## [Task brief]
Repeat the entire listing exactly.

## [Recorded data]
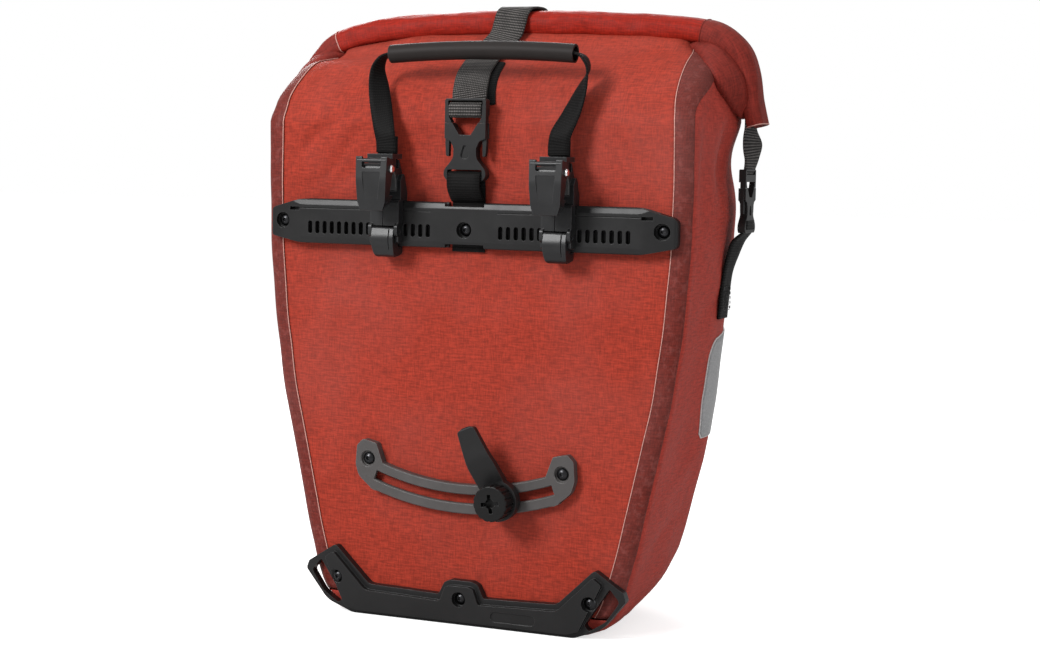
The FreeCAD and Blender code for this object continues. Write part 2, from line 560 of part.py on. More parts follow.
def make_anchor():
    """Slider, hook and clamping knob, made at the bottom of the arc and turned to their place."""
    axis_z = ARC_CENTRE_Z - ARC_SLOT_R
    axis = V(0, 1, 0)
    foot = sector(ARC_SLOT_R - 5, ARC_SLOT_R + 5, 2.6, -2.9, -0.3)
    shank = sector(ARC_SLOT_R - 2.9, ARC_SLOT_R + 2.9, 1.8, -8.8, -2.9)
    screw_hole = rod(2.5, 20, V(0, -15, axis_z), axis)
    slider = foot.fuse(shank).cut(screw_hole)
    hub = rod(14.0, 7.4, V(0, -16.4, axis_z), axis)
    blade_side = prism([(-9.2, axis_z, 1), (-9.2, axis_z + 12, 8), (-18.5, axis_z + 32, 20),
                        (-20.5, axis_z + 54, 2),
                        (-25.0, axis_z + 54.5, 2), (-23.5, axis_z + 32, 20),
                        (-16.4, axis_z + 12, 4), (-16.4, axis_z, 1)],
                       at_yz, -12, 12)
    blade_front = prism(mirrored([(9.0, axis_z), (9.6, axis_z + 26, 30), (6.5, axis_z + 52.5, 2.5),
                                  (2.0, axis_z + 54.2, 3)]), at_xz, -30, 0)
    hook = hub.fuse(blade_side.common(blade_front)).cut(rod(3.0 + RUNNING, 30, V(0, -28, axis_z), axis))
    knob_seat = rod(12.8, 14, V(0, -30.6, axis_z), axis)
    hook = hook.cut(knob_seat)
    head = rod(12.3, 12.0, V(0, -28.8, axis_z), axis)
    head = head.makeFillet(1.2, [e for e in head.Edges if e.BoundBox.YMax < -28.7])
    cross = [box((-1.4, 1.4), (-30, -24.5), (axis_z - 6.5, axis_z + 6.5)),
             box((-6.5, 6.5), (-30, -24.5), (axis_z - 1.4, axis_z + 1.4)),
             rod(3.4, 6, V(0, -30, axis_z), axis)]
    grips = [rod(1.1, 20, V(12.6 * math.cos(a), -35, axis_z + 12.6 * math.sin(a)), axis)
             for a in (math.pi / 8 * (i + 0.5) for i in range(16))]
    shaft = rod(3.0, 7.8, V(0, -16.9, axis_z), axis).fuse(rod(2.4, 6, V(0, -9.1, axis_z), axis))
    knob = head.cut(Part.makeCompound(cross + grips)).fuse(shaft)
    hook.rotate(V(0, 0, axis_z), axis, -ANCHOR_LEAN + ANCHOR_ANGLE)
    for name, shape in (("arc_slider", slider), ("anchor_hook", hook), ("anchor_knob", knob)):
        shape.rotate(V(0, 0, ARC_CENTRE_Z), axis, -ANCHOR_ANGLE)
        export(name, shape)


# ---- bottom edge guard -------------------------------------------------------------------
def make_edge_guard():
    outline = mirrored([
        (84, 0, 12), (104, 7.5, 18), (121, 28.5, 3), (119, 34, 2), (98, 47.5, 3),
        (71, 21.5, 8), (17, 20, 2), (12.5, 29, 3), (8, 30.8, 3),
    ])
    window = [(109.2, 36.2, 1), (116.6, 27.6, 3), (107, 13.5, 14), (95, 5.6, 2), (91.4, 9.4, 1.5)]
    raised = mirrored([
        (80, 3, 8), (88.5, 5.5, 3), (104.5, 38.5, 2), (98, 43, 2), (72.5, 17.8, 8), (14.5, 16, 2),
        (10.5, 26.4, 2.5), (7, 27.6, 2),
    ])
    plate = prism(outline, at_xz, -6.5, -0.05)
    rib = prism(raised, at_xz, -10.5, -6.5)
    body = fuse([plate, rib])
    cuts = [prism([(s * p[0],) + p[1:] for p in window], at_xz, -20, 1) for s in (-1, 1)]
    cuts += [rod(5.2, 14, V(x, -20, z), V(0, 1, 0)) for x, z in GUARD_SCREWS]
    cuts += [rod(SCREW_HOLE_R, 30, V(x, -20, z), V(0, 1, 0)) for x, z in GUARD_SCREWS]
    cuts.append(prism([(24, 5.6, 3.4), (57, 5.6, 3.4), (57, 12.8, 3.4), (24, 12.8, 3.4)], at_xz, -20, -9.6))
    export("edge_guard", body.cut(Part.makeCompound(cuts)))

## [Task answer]
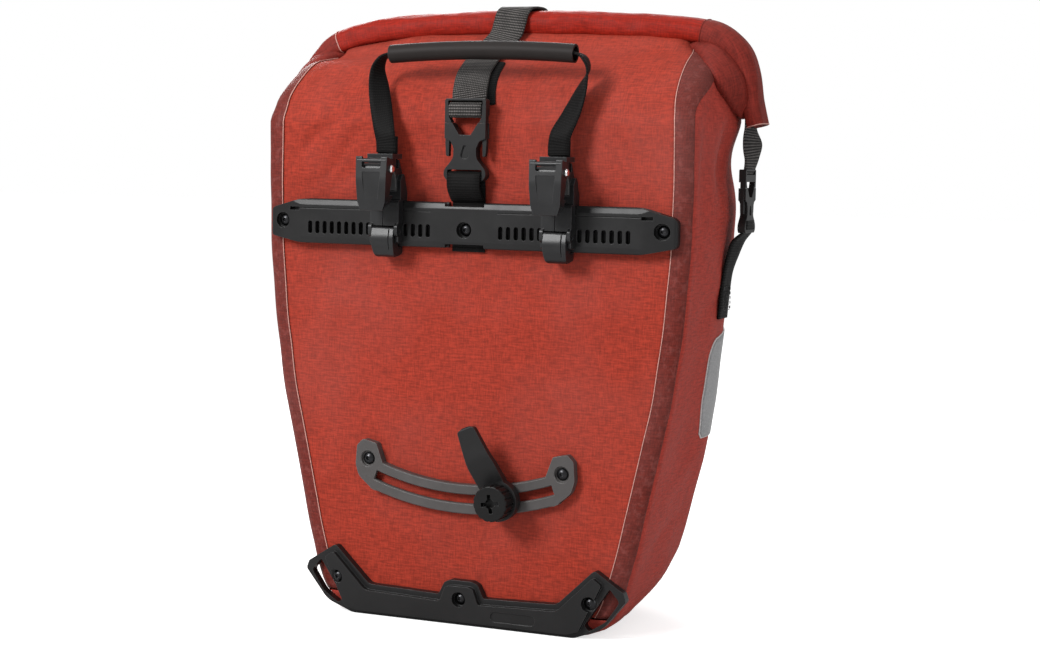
The FreeCAD and Blender code for this object continues. Write part 2, from line 560 of part.py on. More parts follow.
def make_anchor():
    """Slider, hook and clamping knob, made at the bottom of the arc and turned to their place."""
    axis_z = ARC_CENTRE_Z - ARC_SLOT_R
    axis = V(0, 1, 0)
    foot = sector(ARC_SLOT_R - 5, ARC_SLOT_R + 5, 2.6, -2.9, -0.3)
    shank = sector(ARC_SLOT_R - 2.9, ARC_SLOT_R + 2.9, 1.8, -8.8, -2.9)
    screw_hole = rod(2.5, 20, V(0, -15, axis_z), axis)
    slider = foot.fuse(shank).cut(screw_hole)
    hub = rod(14.0, 7.4, V(0, -16.4, axis_z), axis)
    blade_side = prism([(-9.2, axis_z, 1), (-9.2, axis_z + 12, 8), (-18.5, axis_z + 32, 20),
                        (-20.5, axis_z + 54, 2),
                        (-25.0, axis_z + 54.5, 2), (-23.5, axis_z + 32, 20),
                        (-16.4, axis_z + 12, 4), (-16.4, axis_z, 1)],
                       at_yz, -12, 12)
    blade_front = prism(mirrored([(9.0, axis_z), (9.6, axis_z + 26, 30), (6.5, axis_z + 52.5, 2.5),
                                  (2.0, axis_z + 54.2, 3)]), at_xz, -30, 0)
    hook = hub.fuse(blade_side.common(blade_front)).cut(rod(3.0 + RUNNING, 30, V(0, -28, axis_z), axis))
    knob_seat = rod(12.8, 14, V(0, -30.6, axis_z), axis)
    hook = hook.cut(knob_seat)
    head = rod(12.3, 12.0, V(0, -28.8, axis_z), axis)
    head = head.makeFillet(1.2, [e for e in head.Edges if e.BoundBox.YMax < -28.7])
    cross = [box((-1.4, 1.4), (-30, -24.5), (axis_z - 6.5, axis_z + 6.5)),
             box((-6.5, 6.5), (-30, -24.5), (axis_z - 1.4, axis_z + 1.4)),
             rod(3.4, 6, V(0, -30, axis_z), axis)]
    grips = [rod(1.1, 20, V(12.6 * math.cos(a), -35, axis_z + 12.6 * math.sin(a)), axis)
             for a in (math.pi / 8 * (i + 0.5) for i in range(16))]
    shaft = rod(3.0, 7.8, V(0, -16.9, axis_z), axis).fuse(rod(2.4, 6, V(0, -9.1, axis_z), axis))
    knob = head.cut(Part.makeCompound(cross + grips)).fuse(shaft)
    hook.rotate(V(0, 0, axis_z), axis, -ANCHOR_LEAN + ANCHOR_ANGLE)
    for name, shape in (("arc_slider", slider), ("anchor_hook", hook), ("anchor_knob", knob)):
        shape.rotate(V(0, 0, ARC_CENTRE_Z), axis, -ANCHOR_ANGLE)
        export(name, shape)


# ---- bottom edge guard -------------------------------------------------------------------
def make_edge_guard():
    outline = mirrored([
        (84, 0, 12), (104, 7.5, 18), (121, 28.5, 3), (119, 34, 2), (98, 47.5, 3),
        (71, 21.5, 8), (17, 20, 2), (12.5, 29, 3), (8, 30.8, 3),
    ])
    window = [(109.2, 36.2, 1), (116.6, 27.6, 3), (107, 13.5, 14), (95, 5.6, 2), (91.4, 9.4, 1.5)]
    raised = mirrored([
        (80, 3, 8), (88.5, 5.5, 3), (104.5, 38.5, 2), (98, 43, 2), (72.5, 17.8, 8), (14.5, 16, 2),
        (10.5, 26.4, 2.5), (7, 27.6, 2),
    ])
    plate = prism(outline, at_xz, -6.5, -0.05)
    rib = prism(raised, at_xz, -10.5, -6.5)
    body = fuse([plate, rib])
    cuts = [prism([(s * p[0],) + p[1:] for p in window], at_xz, -20, 1) for s in (-1, 1)]
    cuts += [rod(5.2, 14, V(x, -20, z), V(0, 1, 0)) for x, z in GUARD_SCREWS]
    cuts += [rod(SCREW_HOLE_R, 30, V(x, -20, z), V(0, 1, 0)) for x, z in GUARD_SCREWS]
    cuts.append(prism([(24, 5.6, 3.4), (57, 5.6, 3.4), (57, 12.8, 3.4), (24, 12.8, 3.4)], at_xz, -20, -9.6))
    export("edge_guard", body.cut(Part.makeCompound(cuts)))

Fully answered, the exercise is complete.